Isso não ocorreu e, pior, na quinta-feira, a União Africana rejeitou a fusão das propostas e ratificou o seu próprio projeto de resolução. Os países africanos consideraram essencial atribuir poder de veto aos futuros membros permanentes do Conselho de Segurança, sem o interregno de 15 anos proposto pelo G-4. Tiveram papel crucial nessa decisão a Líbia, o Egito e a Argélia, países que foram cortejados pelo Itamaraty em sua campanha pela ampliação do Conselho de Segurança.

A decisão da União Africana restabelece o impasse. A proposta do G-4 tem o apoio firme de 34 países. A da União Africana, com os votos de seus 53 membros. Nenhum dos blocos, portanto, tem a mais remota possibilidade de reunir os 128 votos ¿ dois terços dos 191 membros da ONU ¿ necessários para a aprovação da reforma na Assembléia Geral.

Frustrou-se, assim, a tentativa do G-4 de obter uma base de 87 votos firmes, favoráveis a um projeto de consenso, o que facilitaria as negociações para a conquista do quórum mínimo, uma vez que restaria na disputa apenas a proposta do grupo Unidos para o Consenso, que não soma mais que 20 votos.

Tornou-se, também, praticamente inviável a votação dos projetos em agosto ¿ mesmo porque as delegações de vários países entram em férias coletivas no auge do verão do hemisfério norte ¿, para que esse item da reforma sugerida pelo secretário-geral Kofi Annan chegasse resolvido à conferência de cúpula da ONU, convocada para 23 de setembro.

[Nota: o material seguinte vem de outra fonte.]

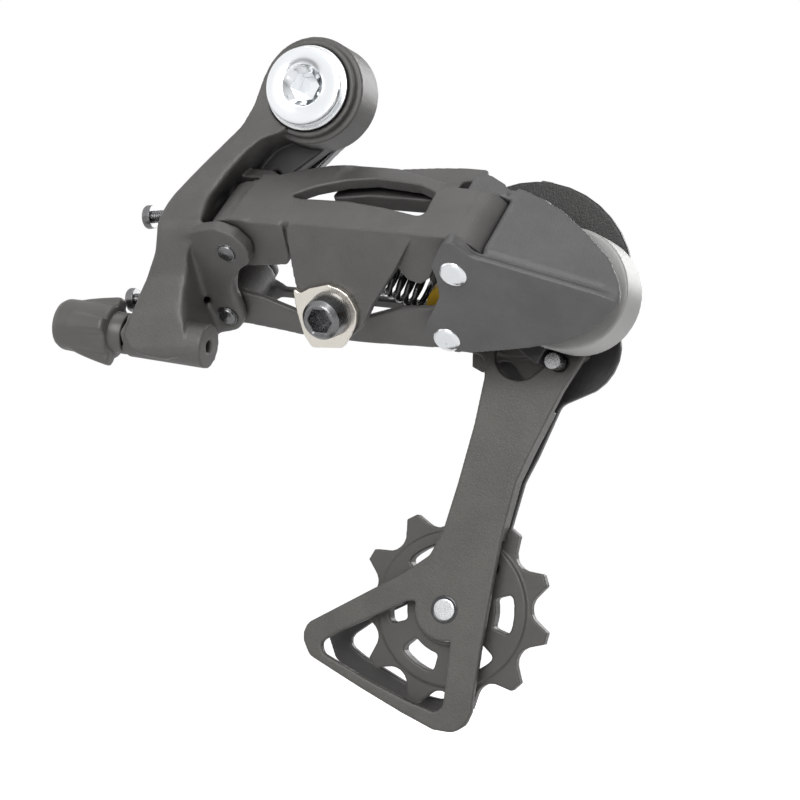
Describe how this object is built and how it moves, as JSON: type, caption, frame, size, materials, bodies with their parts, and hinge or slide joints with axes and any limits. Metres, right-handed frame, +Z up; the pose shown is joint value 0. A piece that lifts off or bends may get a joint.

Não bastasse isso para inviabilizar o projeto do Itamaraty de tornar o Brasil membro permanente do Conselho de Segurança, os embaixadores da China e dos Estados Unidos na ONU decidiram fazer um esforço conjunto para impedir a aprovação do projeto do G-4.

O governo chinês já havia deixado claro que não admitirá o acesso do Japão ao Conselho de Segurança, como membro permanente. Por sua vez, Washington, que apóia a candidatura do Japão, veta a pretensão da Alemanha.

Além disso, prefere que sejam discutidos sem pressa os critérios que deveriam nortear uma eventual ampliação do Conselho de Segurança, e dá prioridade a outros aspectos da reforma da ONU ¿ como as mudanças no Secretariado e na Comissão de Direitos Humanos e a revisão da Convenção contra o Terrorismo ¿ que ficariam relegados a segundo plano se a questão do Conselho fosse a plenário.

Fica, assim, reiterado que, mesmo que o G-4 consiga reunir 128 votos para a aprovação de seu projeto de resolução na Assembléia Geral, os Estados Unidos e a China vetarão a reforma do estatuto da ONU, quando esta for submetida ao Conselho de Segurança.

O chanceler Celso Amorim, que elevou a participação do Brasil como membro permanente do Conselho de Segurança a prioridade máxima da política externa brasileira, não se abateu com esses dois golpes. Segundo ele, o Itamaraty está preparado para enfrentar a complexidade do debate e continuar as negociações. Corre, no entanto, o sério risco de colher uma derrota mais vexaminosa que as que a diplomacia brasileira sofreu na OMC e no BID.